In some cases, you may want to dynamically set the type of the relationship based on the data. For example, recall our permissions model where a user can have many roles within an organization.

Given raw data like this:

{
"name": "John Doe",
"roles": [
{
"name": "OWNER",
"organization": {
"name": "Acme Corp"
}
},
{
"name": "ADMIN",
"organization": {
"name": "Acme Corp"
}
}
]
}

We might want to model this as a graph like this:

To accomplish this, we can use the relationship_type key to dynamically set the type of the relationship based on the data as we would with any other field.

- type: relationship
node_type: Organization
iterate_on: !jmespath roles[*]
relationship_type: !jmespath name
node_key:
name: !jmespath organization.name

Similarly, you can use the node_type key to dynamically set the type of the related node based on the data as we would with any other field.

- type: relationship
node_type: !jmespath organization.name
iterate_on: !jmespath roles[*]
relationship_type: !jmespath name
node_key:
name: !jmespath organization.name

Caveats

These features come with some VERY IMPORTANT caveats.

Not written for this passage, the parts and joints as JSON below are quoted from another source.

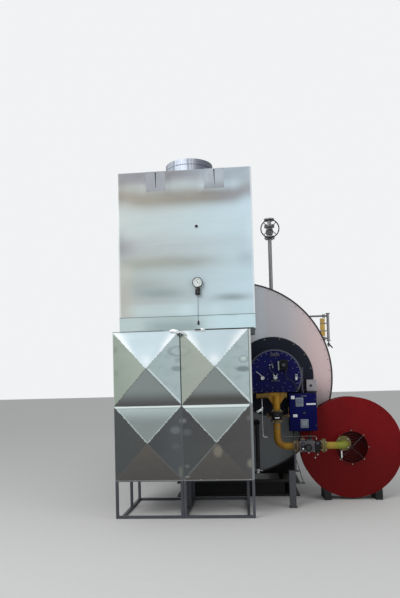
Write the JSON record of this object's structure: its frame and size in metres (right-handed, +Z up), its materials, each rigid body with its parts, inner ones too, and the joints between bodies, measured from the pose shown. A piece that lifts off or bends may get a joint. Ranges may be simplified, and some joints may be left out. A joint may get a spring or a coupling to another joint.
{
  "type": "industrial boiler",
  "caption": "Horizontal shell boiler with a duct-fed gas burner, red fan, gas train, control cabinet and a tall flue gas casing on leg frames in front.",
  "frame": {"origin": "on the floor under the shell's axis, at the outer face of the front plate, on the underside of the front cross beam", "axes": "+Z up, +Y from the burner end to the rear end, +X to the right seen from the burner end"},
  "size_m": [3.6882, 7.012, 4.373],
  "materials": {
    "cladding": "satin, light warm grey sheet cladding",
    "trim": "satin, dark edge trim",
    "base_steel": "matt, dark painted rolled steel",
    "fittings": "matt, dark grey painted castings",
    "pipe_steel": "dull bare steel",
    "black_iron": "matt black",
    "burner_black": "matt black",
    "burner_blue": "semi-gloss deep blue",
    "grey_steel": "matt grey",
    "fitting_metal": "matt dark grey castings",
    "grey_box": "satin light grey",
    "fan_red": "satin dark red",
    "motor_grey": "satin grey",
    "gas_yellow": "semi-gloss yellow",
    "bright_steel": "bright drawn steel tube",
    "casing_sheet": "satin metal sheet with oil-canning and smudges",
    "frame_steel": "matt blue-grey",
    "spigot_zinc": "bright galvanised sheet",
    "gauge_case": "black case with white dial"
  },
  "bodies": {
    "root": {"shell": "cladding", "front_plate": "cladding", "rear_plate": "cladding", "front_trim": "trim", "rear_trim": "trim", "rear_door": "fittings", "saddles": "base_steel", "skid_beams": "base_steel", "cross_beams": "base_steel", "flue_duct": "casing_sheet", "main_steam_nozzle": "fittings", "steam_riser": "pipe_steel", "handwheel": "black_iron", "safety_valve": "fittings", "manhole": "fittings", "level_gauge": "pipe_steel", "feed_nozzle": "fittings", "blowdown_valve": "fittings", "burner_plate": "burner_black", "burner_head": "burner_blue", "burner_rim": "grey_steel", "burner_fittings": "fitting_metal", "ignition_box": "grey_box", "air_duct": "fan_red", "fan_volute": "fan_red", "fan_motor": "motor_grey", "fan_feet": "black_iron", "control_cabinet": "burner_blue", "cabinet_door": "burner_blue", "gas_manifold": "gas_yellow", "butterfly_valve": "black_iron", "gas_riser": "gas_yellow", "gas_valve_block": "fitting_metal", "gas_inlet": "gas_yellow", "gas_stand": "grey_steel", "impulse_line": "bright_steel", "drain_pipe": "black_iron", "panel_top_left": "casing_sheet", "panel_top_right": "casing_sheet", "panel_bottom_left": "casing_sheet", "panel_bottom_right": "casing_sheet", "lower_side_walls": "casing_sheet", "lower_rear_wall": "casing_sheet", "casing_floor": "casing_sheet", "casing_deck": "casing_sheet", "leg_frame_left": "frame_steel", "leg_frame_right": "frame_steel", "upper_front_wall": "casing_sheet", "upper_side_walls": "casing_sheet", "upper_rear_wall": "casing_sheet", "upper_roof": "casing_sheet", "base_band": "casing_sheet", "slot_covers": "casing_sheet", "flue_spigot": "spigot_zinc", "thermometer": "gauge_case"}
  },
  "joints": []
}
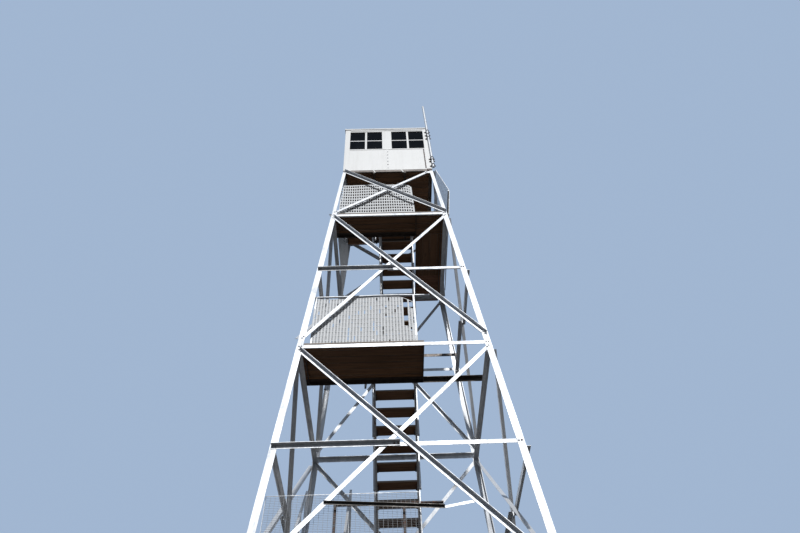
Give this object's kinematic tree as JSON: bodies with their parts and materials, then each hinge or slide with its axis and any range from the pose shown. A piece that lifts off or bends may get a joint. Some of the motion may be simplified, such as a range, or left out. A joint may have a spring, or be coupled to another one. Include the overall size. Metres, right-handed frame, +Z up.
{
  "type": "fire lookout tower",
  "caption": "Steel lattice fire lookout tower with four leaning legs, zigzag stairs, mesh guarded landings and a small square glazed cab with a hatch in its floor.",
  "frame": {"origin": "on the ground, in the middle of the four piers", "axes": "+Z up, -Y towards the front face, where the guards and the mast are, +X to the right seen from the front"},
  "size_m": [4.855, 4.855, 18.1766],
  "materials": {
    "concrete": "rough cast concrete",
    "galvanised": "dull weathered zinc",
    "mesh_wire": "welded zinc-coated wire",
    "white_sheet": "white painted sheet steel",
    "dark_steel": "dark fittings",
    "wood": "dark stained planks",
    "glass": "dark panes"
  },
  "bodies": {
    "root": {"back_braces": "galvanised", "back_struts": "galvanised", "back_wall": "white_sheet", "base_plates": "galvanised", "cab_beams": "galvanised", "cab_floor": "wood", "cab_joists": "wood", "cab_roof": "white_sheet", "concrete_piers": "concrete", "flight_1_treads": "wood", "flight_2_treads": "wood", "flight_3_treads": "wood", "flight_4_treads": "wood", "flight_5_treads": "wood", "flight_6_treads": "wood", "flight_7_treads": "wood", "front_braces": "galvanised", "front_struts": "galvanised", "front_wall": "white_sheet", "landing_1_deck": "wood", "landing_2_deck": "wood", "landing_2_front_guard": "mesh_wire", "landing_2_low_rail": "galvanised", "landing_3_deck": "wood", "landing_4_deck": "wood", "landing_4_front_guard": "mesh_wire", "landing_5_deck": "wood", "landing_6_deck": "wood", "landing_6_front_guard": "mesh_wire", "landing_6_left_guard": "mesh_wire", "landing_6_right_screen": "mesh_wire", "landing_beams": "galvanised", "left_braces": "galvanised", "left_struts": "galvanised", "left_wall": "white_sheet", "leg_back_left": "galvanised", "leg_back_right": "galvanised", "leg_front_left": "galvanised", "leg_front_right": "galvanised", "mast": "galvanised", "mast_clamps": "dark_steel", "right_braces": "galvanised", "right_struts": "galvanised", "right_wall": "white_sheet", "stair_handrails": "galvanised", "stair_stringers": "galvanised", "walkway_deck": "wood", "window_glass": "glass"}
  },
  "joints": []
}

  1. The relationship/node type must be a string.
  2. The relationship/node type must be a valid identifier for your underlying database.
  3. The data you are using to set the relationship type MUST BE sanitized and validated to prevent injection attacks. This is especially important if the data is coming from an untrusted source.
  4. Because the relationship/node type is dynamic, it is not possible to have the interpretaions that use this feature to be pre-validated by the schema. Migrations, for example, cannot prepare the database appropriately for this data type. So manual intervention may be required to ensure that the database is properly configured to handle the data.
  5. For the same reason, it is not possible for the schema system to know what the relationship/node type will be, so many of the features that rely on the schema system will not work with this feature.

In general, it is best to avoid using this feature if at all possible. If you find yourself needing to use this feature, it is a good idea to take a step back and consider if there is a better way to model your data.